Answer: B) A pull-through cache fetches and caches images on demand; a mirror proactively syncs all images

Explanation: A pull-through cache only stores images after they're first requested, caching them for subsequent pulls. A full mirror proactively replicates all (or selected) images from the source registry regardless of whether they're needed. Pull-through caches use less storage but have a cold-start latency; mirrors ensure all images are immediately available locally.

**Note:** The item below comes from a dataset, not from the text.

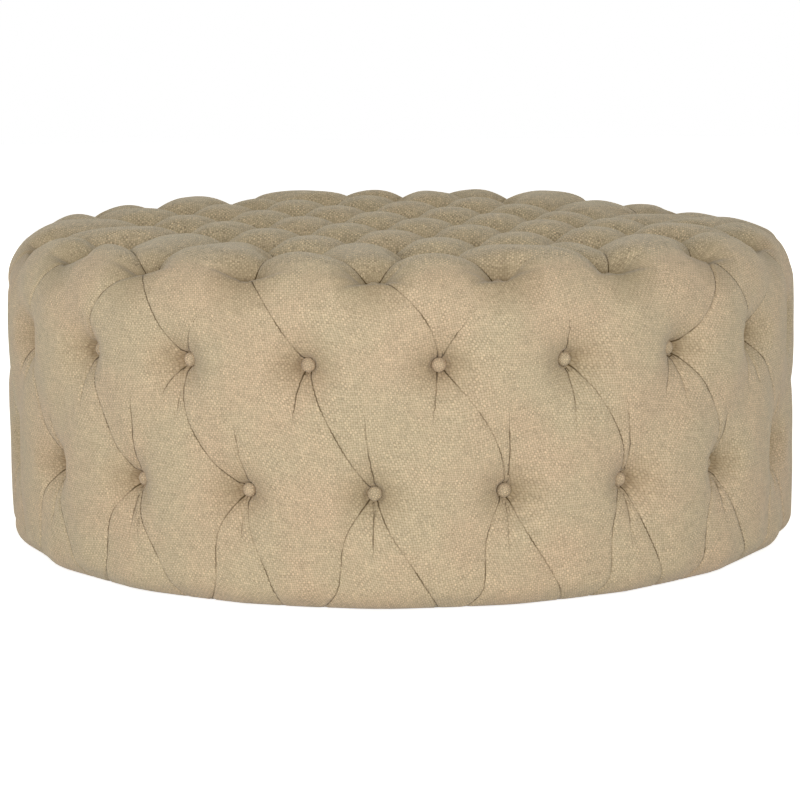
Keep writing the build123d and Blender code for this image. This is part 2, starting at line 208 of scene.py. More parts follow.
row = np.arange(TUFTS_ROUND) * STEP
net_i, net_j = np.meshgrid(np.arange(-5, 5), np.arange(-4, 5), indexing="ij")
net_x, net_y = (net_i.ravel() + 0.5) * TOP_SPACING, net_j.ravel() * TOP_SPACING
net_in = np.hypot(net_x, net_y) <= TOP_REACH
net_cells = np.stack([net_i.ravel()[net_in], net_j.ravel()[net_in]], axis=1).tolist()
cos_top, sin_top = math.cos(TOP_TURN), math.sin(TOP_TURN)
top_x = net_x[net_in] * cos_top - net_y[net_in] * sin_top
top_y = net_x[net_in] * sin_top + net_y[net_in] * cos_top


def top_points(height):
    """A point over each tuft of the top, at a height."""
    return np.stack([top_x, top_y, np.full_like(top_x, height)], axis=1)


def seat_row(turns, radius, height, tilt, look):
    """Seats round the side: their middles, the way they face, tilted up by an angle, and their look."""
    return round_points(radius, turns, height), round_points(math.cos(tilt), turns, math.sin(tilt)), look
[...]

  1. In a multi-registry strategy, when should an organization consider using multiple container registries?
    • A) Never; one registry is always sufficient
    • B) When different security, compliance, geographic, or operational requirements exist for different image categories
    • C) Only when costs are too high
    • D) Only for backup purposes
Show Answer

Answer: B) When different security, compliance, geographic, or operational requirements exist for different image categories

Explanation: Multiple registries are justified when: separating public and private images, meeting compliance requirements (e.g., regulated data in specific regions), optimizing latency for global deployments, isolating production from development images, or using specialized registries for different purposes (e.g., ECR for AWS workloads, Harbor for on-premises). The trade-off is increased operational complexity.